Device- and Circuit-Level Variability Caused by Line Edge Roughness for Sub-32-nm FinFET Technologies

Abstract

The variability impact of line edge roughness (LER) on sub-32-nm fin-shaped FET (FinFET) technologies is investigated from both device- and circuit-level perspectives using computer-aided design simulations. Resist-defined FinFETs exhibit sizeable device performance variation (up to 10% fluctuation in threshold voltage and 200% in leakage current) when subjected to fin roughness up to 1 nm root-mean-square amplitude. Spacer-defined FinFETs show negligible device performance variation and exhibit quadratic dependence with LER amplitude. For both patterning technologies, the resulting impact on large-scale digital-circuit performance variation is found to be minimal in terms of the overall delay mean and variation.
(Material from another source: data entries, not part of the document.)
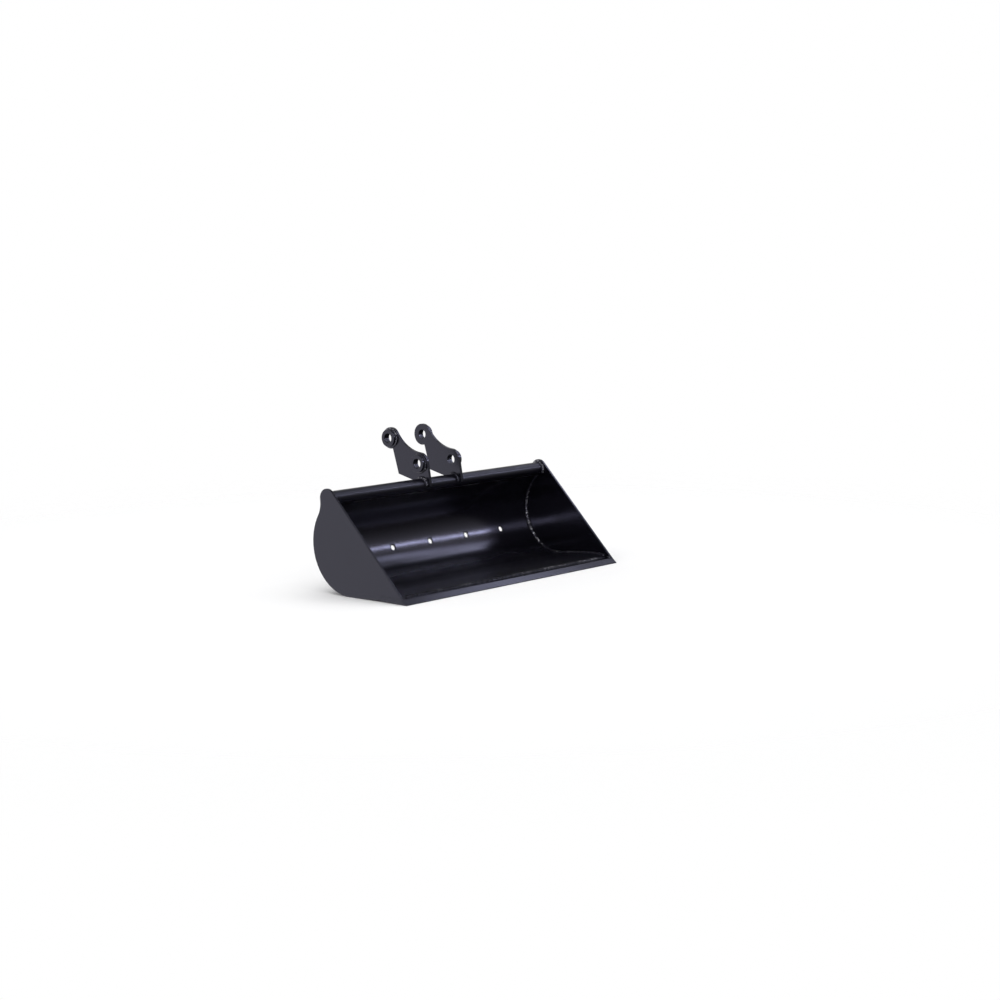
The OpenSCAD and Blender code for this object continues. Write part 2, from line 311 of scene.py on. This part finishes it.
def paint(name, **changes):
    values = {**paintDefaults, **changes}
    material = bpy.data.materials.new(name)
    material.use_nodes = True
    tree = material.node_tree
    tree.nodes.clear()

    def effect(kind, **amounts):
        return addNode(tree, "ShaderNodeGroup", amounts, node_tree=groups[kind]).outputs[0]

    low, high = values["gloss"]
    tone = effect("tone", Low=low, High=high)
    thin = effect("thin", Amount=values["thin"])
    dust = effect("dust", Amount=values["dust"])
    peel = effect("peel", Peel=values["peel"], Swell=values["swell"])
    scuffMark = addNode(tree, "ShaderNodeAttribute", attribute_name="scuff").outputs["Fac"]
    color = blend(tree, dust, blend(tree, thin, values["color"], values["thinColor"]), values["dustColor"])
    roughness = maths(tree, "ADD", tone, maths(tree, "MULTIPLY", scuffMark, values["scuff"]))
    dusty = maths(tree, "MULTIPLY", dust, values["dustRoughness"])
    bumpLinks = {"Height": peel, "Strength": values["bump"], "Distance": mm}
    shader = addNode(tree, "ShaderNodeBsdfPrincipled", {
        "Base Color": color,
        "Roughness": maths(tree, "ADD", roughness, dusty, True),
        "Metallic": maths(tree, "MULTIPLY", thin, values["bare"]),
        "Normal": addNode(tree, "ShaderNodeBump", bumpLinks).outputs["Normal"],
        "IOR": values["ior"],
        "Specular Tint": values["specularTint"],
    })
    addNode(tree, "ShaderNodeOutputMaterial", {"Surface": shader.outputs["BSDF"]})
    return material


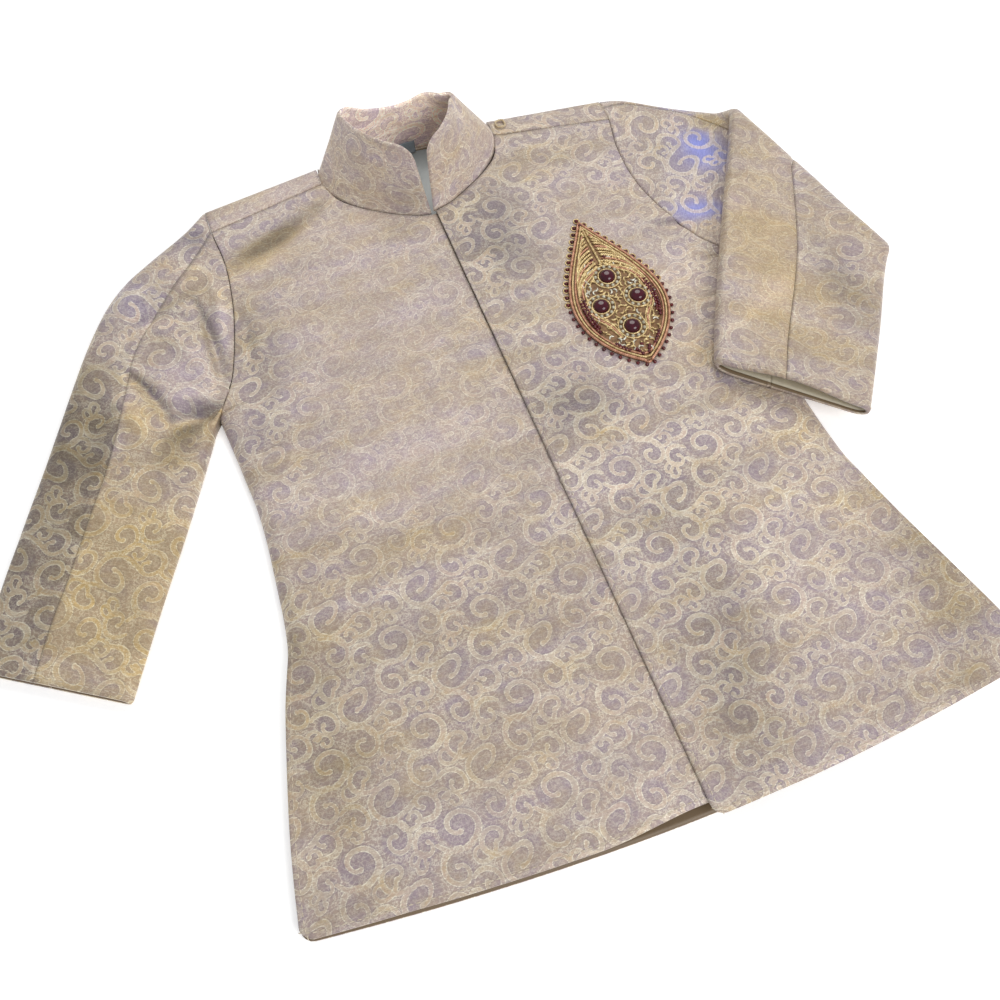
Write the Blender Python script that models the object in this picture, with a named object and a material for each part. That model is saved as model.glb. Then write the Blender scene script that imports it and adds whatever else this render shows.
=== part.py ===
"""A toddler's sherwani coat laid flat on its back, one sleeve folded over the chest.

X runs to the wearer's left, Y from the hem to the collar and Z up from the surface the coat lies on.
The tables below are in millimetres, with Y counted from the back hem. The origin of the model is on
the surface, on the centre back line, ORIGIN_Y above the back hem.
"""

import math

import bmesh
import bpy
import numpy as np
from mathutils.bvhtree import BVHTree

MM = 0.001
ORIGIN_Y = 200.0

# ---- driving sizes of the coat ---------------------------------------------------------------
WALL = 2.8  # brocade, interlining and lining together
SEAM_GAP = 0.35  # clear distance between two sewn pieces
LAY_HEIGHT = 9.4  # top of the front panels above the surface
SHOULDER_FOLD_RADIUS = LAY_HEIGHT / 2
CENTRE_EDGE_X = 2.0  # visible edge of the upper front panel
UNDERLAP = 20.0  # how far the lower front runs on under the upper one
OVERLAP_SLOPE = 38.0  # width over which the upper front comes down beside the underlap
HEM_LIFT = 0.6  # the fronts rise a little more towards the middle of the hem
HEM_LIFT_X = 110.0
HEM_LIFT_Y = 70.0
SIDE_ROUND = 9.0  # how far in from the side seam the front has turned level
SLIT_SLOPE = 48.0  # the same below the slit, where the front's edge lies on the back
SLIT_FADE = 14.0  # length over which the side turns from sewn to open
ARMHOLE_REACH = 22.0  # how far in from the armhole the front follows its height
ARMPIT_REACH = 3.0  # the same at the armpit
NECK_HALF = 52.0
SLIT_TOP_Y = 138.0
ARMPIT_Y = 268.0

# half widths of the body from the centre line to the wearer's right and left
SIDE_COLUMNS = ("y", "right", "left")
SIDE_TABLE = (
    (12.0, 178.0, 175.0),
    (38.0, 173.5, 168.5),
    (64.0, 168.0, 161.0),
    (107.0, 157.0, 148.5),
    (SLIT_TOP_Y, 147.5, 141.5),
    (173.0, 143.5, 138.5),
    (206.0, 141.5, 138.5),
    (236.0, 143.0, 141.5),
    (ARMPIT_Y, 145.5, 145.0),
)
# the armhole seam, from the armpit up to the forward shoulder seam
ARMHOLE_COLUMNS = ("y", "right", "left")
ARMHOLE_TABLE = (
    (ARMPIT_Y, 145.5, 145.0),
    (275.5, 139.5, 138.5),
    (288.0, 132.5, 129.5),
    (310.0, 125.5, 120.5),
    (335.0, 120.0, 114.5),
    (360.0, 117.5, 114.5),
    (384.0, 119.0, 119.0),
)
# the front neckline, from the centre to the shoulder seam
NECKLINE_COLUMNS = ("x", "y")
NECKLINE_TABLE = (
    (0.0, 353.0),
    (13.0, 357.0),
    (26.0, 364.0),
    (38.0, 372.5),
    (47.0, 382.0),
    (NECK_HALF, 396.0),
)

SHOULDER_FOLD = {"neck": (NECK_HALF, 409.5), "tip": (119.0, 401.0)}
SHOULDER_SEAM_Y = {"neck": 396.0, "tip": 384.0}
BACK_NECK_Y = 409.5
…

This is attributed to self-averaging of uncorrelated LER effects between individual devices within the circuits, resulting in minimal delay impact for digital-circuit design. The impact of LER on leakage power variation is also found to be minimal for all technologies; however, the mean value increases by up to 40% for 15-nm resist FinFETs. On this basis, the impact of LER on sub-32-nm FinFET device-level variability is only significant for resist devices, whereas the resulting digital-circuit impact is important only in terms of mean leakage power increase.